I have an html string that is formatted correctly for html.
After I load a PHP DOMDocument object with it I read the node tree and it is wrong.
The node tree does not match the html.
The table node is inside a #text node.
The 2nd td node is inside the first td node.
The 2nd tr node is inside the first tr node.
The 4th td node is inside the 3rd td node.
The #text 'after' is inside the table node.

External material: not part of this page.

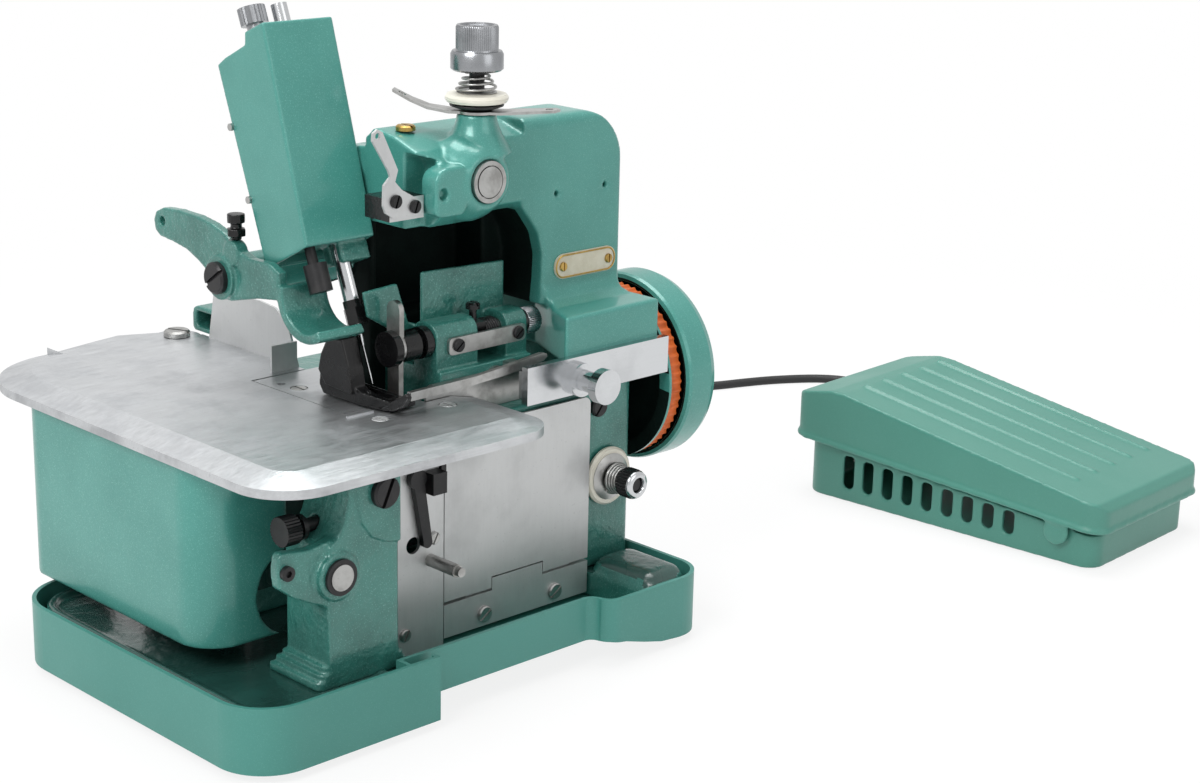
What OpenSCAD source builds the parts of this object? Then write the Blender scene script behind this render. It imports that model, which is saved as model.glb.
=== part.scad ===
// Serger (overlock sewing machine) with its foot pedal.
// The frame in the modules has its origin at the tray's front-left corner on the floor:
// +X is the operator's right, +Y is away from the operator and +Z is up. seat() centres the set.

/* [Tray] */
// Width of the sheet tray
tray_w = 268; // [240:1:300]
// Depth of the sheet tray
tray_d = 190; // [180:1:220]
// Height of the tray's rim above the floor
tray_rim = 34; // [30:0.5:38]
// Sheet thickness of the tray
tray_t = 2; // [1.5:0.1:2.5]
// Underside of the tray's floor sheet
tray_floor = 13; // [10:0.5:14]
// Clear height under the tray's skirt
skirt_gap = 4; // [2:0.5:6]
// How far the middle wall sits behind the left wall
front_step = 8; // [6:0.5:11]
// How far the right bulge stands forward of the left wall
front_bulge = 3; // [1:0.5:5]
// Radius of the tray's front-left corner
tray_r_left = 25; // [15:1:30]
// Radius of the tray's front-right corner
tray_r_right = 18; // [12:1:25]
// Radius of the tray's rear corners
tray_r_rear = 28; // [18:1:35]
// Radius of a rubber foot
foot_r = 11; // [8:0.5:14]

/* [Bed] */
// Inset of the bed casting from the tray's outside
bed_inset = 6.5; // [5:0.5:8]
// Floor level of the bed casting
bed_z = 28; // [26:0.5:29]
// Height of the bead round the bed
bead_h = 3; // [2:0.5:4]
// Width of the bead round the bed
bead_w = 4; // [3:0.5:6]
// Height of the raised foot at the bed's right front
lump_h = 8; // [5:0.5:9]

/* [Cloth plate] */
// Left edge of the cloth plate
plate_x = 13; // [10:0.5:16]
// Right edge of the cloth plate's front arm
plate_right = 169.5; // [160:0.5:172]
// Underside of the cloth plate
plate_z = 121.5; // [121:0.5:123]
// Thickness of the cloth plate
plate_t = 7.5; // [6.5:0.5:8]
// Height of the sloping rim
rim_h = 3.5; // [2:0.5:4]
// Width of the sloping rim
rim_w = 15; // [10:1:18]
// Left-to-right place of the plate's pivot
pivot_x = 119.4; // [117:0.2:121]
// Front-to-back place of the plate's pivot
pivot_y = 224.5; // [222:0.5:226]
// Radius of the pivot screw's head
pivot_r = 6.5; // [5:0.5:8]
// Wall of the side cover
cover_t = 2; // [1.5:0.1:3]
// Front face of the side cover
cover_y = 57; // [55:0.5:59]
// Lower edge of the side cover
cover_z = 39; // [36:0.5:44]
// Radius of the side cover's front corner
cover_r = 19; // [12:0.5:21]
// Height of the upright guard above the plate
guard_h = 27; // [20:0.5:28]

/* [Front] */
// Front face of the door
door_y = 44; // [43:0.2:45]
// Sheet thickness of the door
door_t = 1.2; // [1:0.1:1.6]
// Left edge of the door
door_x = 139.5; // [139:0.2:141]
// Right edge of the door
door_right = 231; // [225:0.5:231.2]
// Height of the door's hinge pin
hinge_z = 36.4; // [36.2:0.2:37]
// Top edge of the door
door_top = 117.5; // [112:0.5:119]
// Left edge of the side plate
side_x = 112; // [108:0.5:114]
// Front face of the housing
housing_y = 48; // [47.5:0.5:49]
// Right face of the housing
housing_x = 262; // [260:0.5:264]
// Rear face of the housing
housing_back = 185; // [180:1:186]

/* [Arm] */
// Top of the arm
arm_z = 250; // [245:0.5:256]
// Left face of the arm's column
arm_x = 206; // [202:0.5:208]
// Right face of the arm's column
arm_right = 270; // [266:0.5:272]
// Front face of the arm's column
arm_y = 66; // [62:0.5:70]
// Radius of the arm's top right corner
arm_r = 26; // [15:1:32]
// Bottom of the front block
block_z = 137; // [135:0.5:138]
// Top of the front block
block_top = 160; // [156:0.5:164]
// Front face of the front block
block_y = 40; // [39:0.5:42]

/* [Needle drive] */
// Left-to-right place of the needle
needle_x = 124; // [123:0.2:125]
// Front-to-back place of the needle's tip
tip_y = 76.1; // [75:0.2:77]
// Height of the needle's tip
tip_z = 136.2; // [134:0.2:138]
// Lean of the needle bar
lean = 22; // [20:0.5:24]
// Radius of the needle bar
bar_r = 3.8; // [3:0.1:4.5]
// Length from the needle's tip to the bar's top
bar_top = 177; // [172:0.5:182]
// Exposed length of the needle
needle_l = 28; // [26:0.5:30]
// Left face of the head cover
head_x = 99; // [98.6:0.2:101]
// Right face of the head cover
head_right = 138; // [136:0.2:138.6]
// Wall of the head cover
head_t = 2; // [1.5:0.1:3]

/* [Presser] */
// Front-to-back place of the presser arm's pivot
press_y = 146.6; // [145:0.2:148]
// Height of the presser arm's pivot
press_z = 177.5; // [176.5:0.2:179]
// Thickness of the presser arm
press_t = 5; // [4:0.5:5.2]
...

Why is this wrong and how can I fix it?
The code below is executed here:
https://dev.aecperformance.com/test.php
//Formatted so you can easily see the format
$html = "<body>
<div style='border:1px solid blue; padding:10px;' >
This is a <b>bold <span style='color:red'>red test</span></b> a table
<table style='display:inline-block; border:1px solid green; padding:0'>
<tr><td>Head 1</td><td>Head 2</td></tr>
<tr><td>Value 1</td><td>Value 2</td></tr>
</table>
after
</div>
After div
</body>";
//Formatted with all tabs and line feeds stripped
$html = "<body><div style='border:1px solid blue; padding:10px;' >This is a <b>bold <span style='color:red'>red test</span></b> a table<table style='display:inline-block; border:1px solid green; padding:0'><tr><td>Head 1</td><td>Head 2</td></tr><tr><td>Value 1</td><td>Value 2</td></tr></table>after</div>After div</body>";
$nNxtLvl = 0;
function processChildNodes($node)
{
global $nNxtLvl;
$lvl = $nNxtLvl;
for($i=0; $i < $lvl; $i++) {
echo " ";
}
echo $node->nodeName;
if($node->nodeName == "#text") echo " " . $node->nodeValue;
echo "<br>";
$cNodes = $node->childNodes;
if (!empty($cNodes)) {
foreach ($cNodes as $cNode) {
$nNxtLvl++;
processChildNodes($cNode);
}
}
$nNxtLvl = $lvl;
}
$dom = new \DOMDocument();
$dom->loadHTML($html);
$ls = $dom->getElementsByTagName('body');
$elBody = $ls[0];
$ls = $elBody->childNodes;
for($i=0; $i < count($ls); $i++) {
processChildNodes($ls->item($i));
}